## Data shown
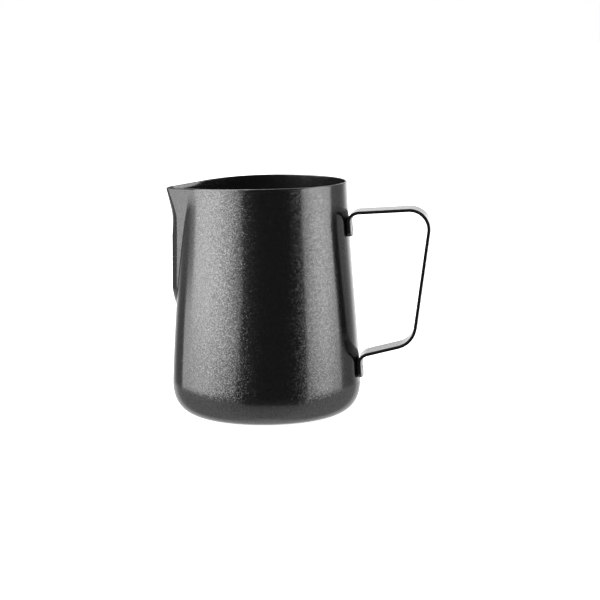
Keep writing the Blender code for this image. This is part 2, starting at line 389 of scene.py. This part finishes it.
def make_jug():
    """The jug as one closed sheet: outer face, rounded rim and inner face, in two slots."""
    outer = jug_grid()
    # no wider than the CAD jug, whose facets cut a little inside the true round
    outer[..., :2] *= jug_high.y / outer[..., 1].max()
    normals = grid_normals(outer)
    inner = outer - normals * sheet_thickness(outer)[..., None]
    upward = unit(outer[-1] - outer[-2])
    under, under_centre = base_rows(outer[0])
    floor, floor_centre = base_rows(inner[0])
    rows = under + list(outer[:-2]) + rim_rows(outer[-1], inner[-1], upward)
    # the inner face starts at the last row of the rim
    inside_from = len(rows) - 1
    downward = inner[-3::-1]
    rows += list(downward[:FINE_INNER_ROWS]) + list(downward[FINE_INNER_ROWS::2]) + floor[::-1]
    mesh = bmesh.new()
    rings = [[mesh.verts.new(point) for point in row] for row in rows]
    for k, (lower, upper) in enumerate(zip(rings, rings[1:])):
        for i in range(len(lower)):
            face = mesh.faces.new((lower[i - 1], upper[i - 1], upper[i], lower[i]))
            face.material_index = int(k >= inside_from)
    for ring, centre, inside in ((rings[0], under_centre, 0), (rings[-1], floor_centre, 1)):
        point = mesh.verts.new(centre)
        for i in range(len(ring)):
            mesh.faces.new((ring[i - 1], ring[i], point)).material_index = inside
    return finished("jug", mesh)


def finished(name, mesh):
    """A smooth-shaded object in the scene, made from a bmesh."""
    bmesh.ops.recalc_face_normals(mesh, faces=mesh.faces)
    data = bpy.data.meshes.new(name)
    mesh.to_mesh(data)
    mesh.free()
    data.shade_smooth()
    made = bpy.data.objects.new(name, data)
    bpy.context.scene.collection.objects.link(made)
    return made


# ---------------------------------------------------------------- shapes of the handle


def line_meet(point_a, slope_a, point_b, slope_b):
    """Where two lines meet: a is x as a function of z, b is z as a function of x."""
    offset = point_b[1] + slope_b * (point_a[0] - point_b[0] - slope_a * point_a[1])
    z = offset / (1 - slope_a * slope_b)
    return Vector((point_a[0] + slope_a * (z - point_a[1]), z))


def foot_line(end_height):
    """The middle line of a foot: a point (x, z) on it, and its slope, x for each z."""
    height = end_height + FOOT_MIDDLE
    stand_off = FOOT_GAP + STRAP_THICKNESS / 2
    return (wall_radius(height) + stand_off, height), -wall_taper(height)


def strap_corners():
    """The strap's middle line as sharp corners (x, z), from the upper tip to the lower one."""
    upper, upper_slope = foot_line(UPPER_FOOT_END)
    lower, lower_slope = foot_line(LOWER_FOOT_END)
    top_run = ((RUN_START, TOP_RUN_HEIGHT), TOP_RUN_RISE)
    low_run = ((RUN_START, LOW_RUN_HEIGHT), LOW_RUN_RISE)
    grip = (GRIP_MIDDLE, GRIP_LEAN)
    start = Vector((upper[0] + upper_slope * (UPPER_FOOT_END - upper[1]), UPPER_FOOT_END))
    end = Vector((lower[0] + lower_slope * (LOWER_FOOT_END - lower[1]), LOWER_FOOT_END))
    return [
        start,
        line_meet(upper, upper_slope, *top_run),
        line_meet(*grip, *top_run),
        line_meet(*grip, *low_run),
        line_meet(lower, lower_slope, *low_run),
        end,
    ]


def bend_stations(corner, into, out, bend, curl_from, curl_to):
    """(middle point, heading, curl) round one bend. curl is 1 where the strap hugs the wall."""
    turn = math.atan2(into.cross(out), into.dot(out))
    inward = math.copysign(bend, turn)
    steps = max(2, round(abs(turn) / BEND_STEP))
    begin = corner - into * bend * math.tan(abs(turn) / 2)
    centre = begin + Vector((-into.y, into.x)) * inward
    facing = math.atan2(into.y, into.x)
    stations = []
    for i in range(steps + 1):
        share = i / steps
        heading = facing + turn * share
        point = centre + Vector((math.sin(heading), -math.cos(heading))) * inward
        stations.append((point, heading, curl_from + (curl_to - curl_from) * smooth(share)))
    return stations


def edge_fall(distance, round_radius):
    """How far a rounded edge has fallen away at a distance in from the end."""
    if distance >= round_radius:
        return 0.0
    return round_radius - math.sqrt(round_radius**2 - (round_radius - distance) ** 2)


def foot_distances(length):
    """Distances from a foot's tip: close together over its rounded end, then even to its bend."""
    near = [distance * MM for distance in TIP_DISTANCES]
    return near + spread(near[-1], length, FOOT_ROWS)[1:]


def foot_stations(tip, first, toward):
    """(point, heading, curl, distance from the tip) along a straight foot up to its bend."""
    along = first - tip
    length = along.length
    along.normalize()
    return [(tip + along * d, toward, 1.0, d) for d in foot_distances(length)]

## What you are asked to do
Pick out the lines that include the word "scene" and write them out.

## Complete response
Keep writing the Blender code for this image. This is part 2, starting at line 389 of scene.py. This part finishes it.
    """A smooth-shaded object in the scene, made from a bmesh."""
    bpy.context.scene.collection.objects.link(made)